I installed this commit:

$ pip freeze | grep dragon
-e git+ssh://git@github.com/DragonHPC/dragon.git@8f17cadebf2f03af6a383c4c593be5de9f3d835b#egg=dragon&subdirectory=src

but had to relax some of the version constraints:

$ git diff -P ../../.devcontainer/constraints.txt 
diff --git i/.devcontainer/constraints.txt w/.devcontainer/constraints.txt
index e23a787..b85b6d0 100644
--- i/.devcontainer/constraints.txt
+++ w/.devcontainer/constraints.txt
@@ -1,5 +1,4 @@
 alabaster==0.7.12
-attrs==22.1.0
 Babel==2.11.0
 black==22.10.0
 breathe==4.34.0
@@ -31,7 +30,6 @@ pluggy==1.0.0
 pycparser==2.21
 Pygments==2.13.0
 pyparsing==3.0.9
-pytest==7.2.0
 pytz==2022.6
 PyYAML==6.0
 requests==2.28.1

as pip would otherwise not be able to resolve all dependencies.

Do you have any advise on how I could debug the json problem? Thanks!

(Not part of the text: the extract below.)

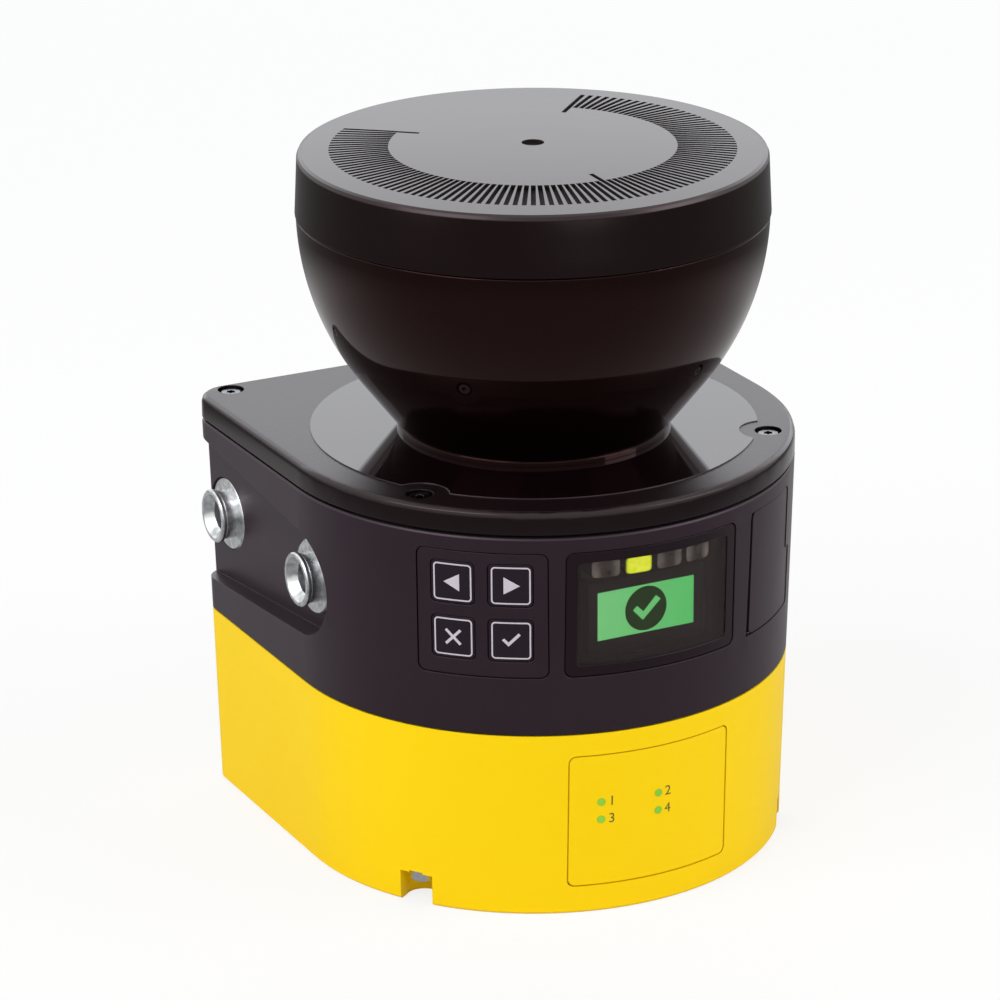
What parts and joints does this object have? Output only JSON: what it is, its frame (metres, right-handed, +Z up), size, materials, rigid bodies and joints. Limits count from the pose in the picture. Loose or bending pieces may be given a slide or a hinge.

colinpwahl commented 9 months ago

Thanks for investigating and bringing this to our attention! An immediate fix would be to use Python 3.9 or 3.10. The issue is caused by a change made in Python 3.11 to allow for path-like executable objects. This means that as dragon processes were being started a bytes object was given where dragon was expecting a string. The bytes object is not json serializable, hence the error that is raised. We recently noticed this in our testing and have a fix that will be pushed in the next few days.

andre-merzky commented 9 months ago

Thanks @colinpwahl for the fast response! I'll do the recommended switch and otherwise will wait for the fix.

andre-merzky commented 8 months ago

Just want to report that downgrading to 3.10 worked.

kentdlee commented 5 months ago

Great. Sound like this is all worked out. We recently updated to version 0.9 so if you'd like you can can give that a try.